David Hayes has done a bit of everything – he studied photography as an undergrad and he's worked in advertising, banking and teaching. He's currently Head of Technical Tutorials for The App Whisperer having given up teaching to focus on his art and he now describes himself as a photographer, mixed media artist, painter and explorer of life.

One things certain – he knows what he's talking about, so we're thrilled that he's put together a list of top 10 tips for great iPhoneography. Read and learn.

  1. Learn how to use your iDevice! Seriously! Take some time to learn all the basic steps on how to run it…particularly the native camera app…how to save to your Camera Roll and access your Photo Stream. With iOS7, Apple has upgraded their native camera app, so this maybe the only app you’ll ever need! (Probably not… but they’d like you to think so!).

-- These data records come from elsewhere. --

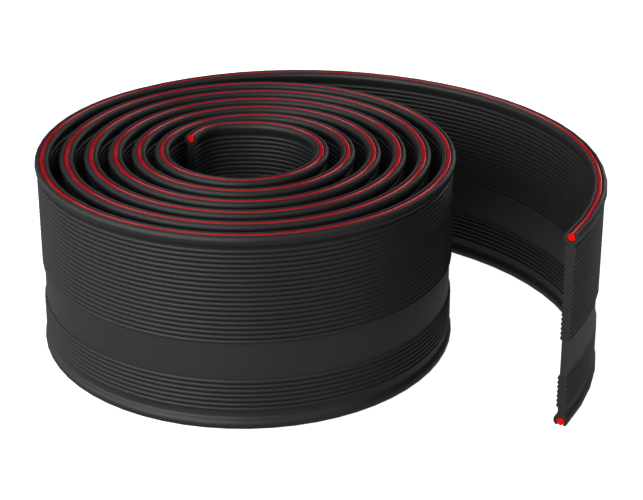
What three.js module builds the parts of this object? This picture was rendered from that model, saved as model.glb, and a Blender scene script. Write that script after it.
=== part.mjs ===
import * as THREE from 'three';

// Coil of a joint sealing band with a swelling cord along each edge.
// Millimetres, +Z up, the coil stands on the band's lower edge.

// Band section
const bandWidth = 150;
const webThickness = 5.2;
const ribHeight = 1.6;
const ribPitch = 3.63;
const lowerRibs = 7;
const upperRibs = 20;
const lowerRibMargin = 12;
const upperRibMargin = 11.4;

// Edge beads and their cords
const cordDiameter = 5.2;
const cordClearance = 0.3;
const cordSides = 8;
const beadWall = 2.6;
const mouthWidth = 4.6;
const lipFlatWidth = 1.4;

// Wound turns, measured to the middle of the band
const boreRadius = 49.6;
const turnPitch = 18.71;
const woundAngle = 2184;
const innerEndBearing = 151;
const depthRatio = 1.08;
const innerShiftX = 4.3;
const innerShiftY = 1.7;
const innerBulge = 4.9;
const bulgeBearing = 27.5;
const bulgeSpread = 23.5;

// Free tail, which leaves the last turn and opens out
const tailReach = 116.1;
const tailEndBearing = -36.5;
const tailEndHeading = -119;
const tailDeparture = 229;
const tailArrival = 280.5;

// Steps along the band
const woundSteps = 126;
const tailSteps = 13;

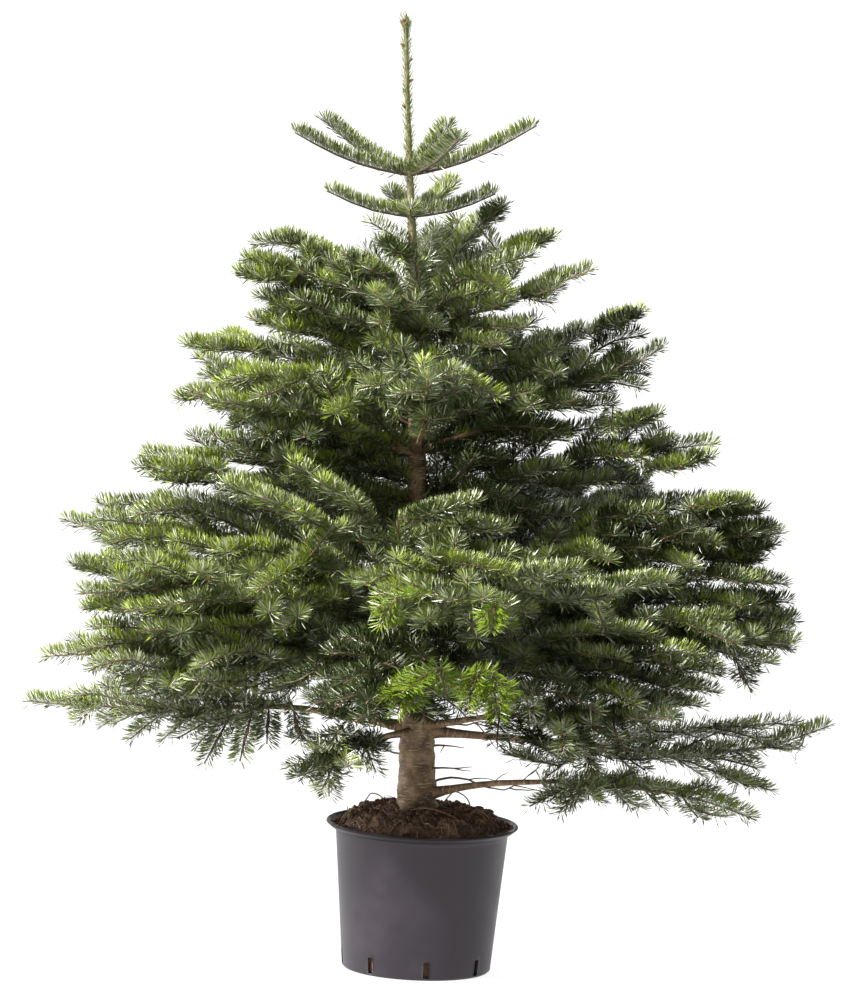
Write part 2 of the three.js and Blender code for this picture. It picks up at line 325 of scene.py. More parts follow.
def tangentsOf(path):
    return units(np.gradient(path, axis=0))


def lengthsOf(path):
    return np.concatenate([[0.0], np.cumsum(np.linalg.norm(np.diff(path, axis=0), axis=1))])


def alongPath(path, lengths, at):
    at = np.atleast_1d(at)
    return np.stack([np.interp(at, lengths, path[:, k]) for k in range(3)], axis=1)


def framesOf(path):
    # tangent, side and upper direction at each point
    tangent = tangentsOf(path)
    lean = np.where(np.abs(tangent[:, 2:3]) > 0.96, np.array([[1.0, 0.0, 0.0]]), upward)
    side = units(np.cross(tangent, lean))
    return tangent, side, np.cross(side, tangent)


def bandTriangles(rings, sides):
    # two triangles to each side between rings that follow each other
    ring = np.arange(sides)
    following = (ring + 1) % sides
    faces = []
    for k in range(rings - 1):
        low, high = k * sides, (k + 1) * sides
        faces.append(np.stack([low + ring, low + following, high + following], axis=1))
        faces.append(np.stack([low + ring, high + following, high + ring], axis=1))
    return np.concatenate(faces)


def tubeTriangles(rings, sides):
    # the bands of a tube and its closed tip
    last = (rings - 1) * sides + np.arange(sides)
    following = (rings - 1) * sides + (np.arange(sides) + 1) % sides
    tip = np.full(sides, rings * sides)
    return np.concatenate([bandTriangles(rings, sides), np.stack([last, following, tip], axis=1)])


def ringAt(reach, angle, height):
    heights = np.broadcast_to(height, angle.shape)
    return np.column_stack([reach * np.cos(angle), reach * np.sin(angle), heights])


def bearing(angle, rise=0.0):
    return np.array([math.cos(angle), math.sin(angle), rise])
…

  2. Brush up on your basic composition skills. It’s all about composition… it’s not the device, or the apps, or the subject matter… it’s all in how you’ve framed the image, its exposure… and all those other elements. Practice with your iDevice taking snaps of boring subjects… trying out different ways of placing an image in your frame and the like. When you see an image that really grabs you, take a moment to figure out why… and then give it a try yourself.

    © David Hayes

  3. There are thousands and thousands of photography apps available to you. Most are great, many aren’t. Go slow as you add these to your tool kit. Ask around to other iPhoneographers about their favorite apps. A lot of times, an iPhoneographer will also state the apps they’ve used when they post an image. I’ve discovered many a great app this way.

  4. Take time to really, really, really learn how to use an app. Look for tutorials and help screens… the better apps always have these. Play around, try out different things with each app. Remember this rule when it comes to iPhoneography…. never take it seriously… and you can always delete! If you decide you don’t like an app… delete it! You don’t want to clutter your iDevice with apps you won’t use. Talk about memory hogs!!

  5. So… are you an iPhoneographer or a digital artist that enjoys doing digital collage? It doesn’t really matter because you can do both… or one… or the other. Don’t let others dictate your style or how you use your apps.

  6. In this same vein, always remember the second rule of iPhoneography: just because you can, doesn’t mean you should! Just because you have several hundreds of really cool apps at your disposal… and I do… doesn’t mean you have to use them all… at once! You win no style points with over-apping an image! I’m a confirmed app-stacker, but there comes a point when enough is enough!! Challenge yourself to do it in one app… or two. Maybe three…

    © David Hayes

  7. And… just because you have this great image you’ve just completed… and just because it is so easy to post to hundreds of social sites at once… doesn’t mean you should!! Don’t spam the sites with all your images… be selective. Pick the very best. Be the iPhoneographer that folks look forward to seeing their latest image… and not the one folks just swipe through in a hurry!

  8. Always keep in mind that if you post an image… and I don’t care if you’ve watermarked it with copyright info, embedded info into your files and the like… you no longer have perfect control on how that image can and will be used. Not fair, not right… but just the way it is. So if you don’t want this to happen to an image… be very careful where you put it. (Copyright info can be stripped from an image in a flash!).

  9. Share what you’ve learned when asked. We’re all looking for a new “recipe” to create images. You share yours… and I share mine with you!!

  10. Finally, have fun with it. When in doubt, take the snap. Keep it around for a while. Play with it using your apps. Don’t get hung up with “is it marketable?” Don’t take it too seriously. Let’s keep iPhoneography for everyone… not just for the “professionals”!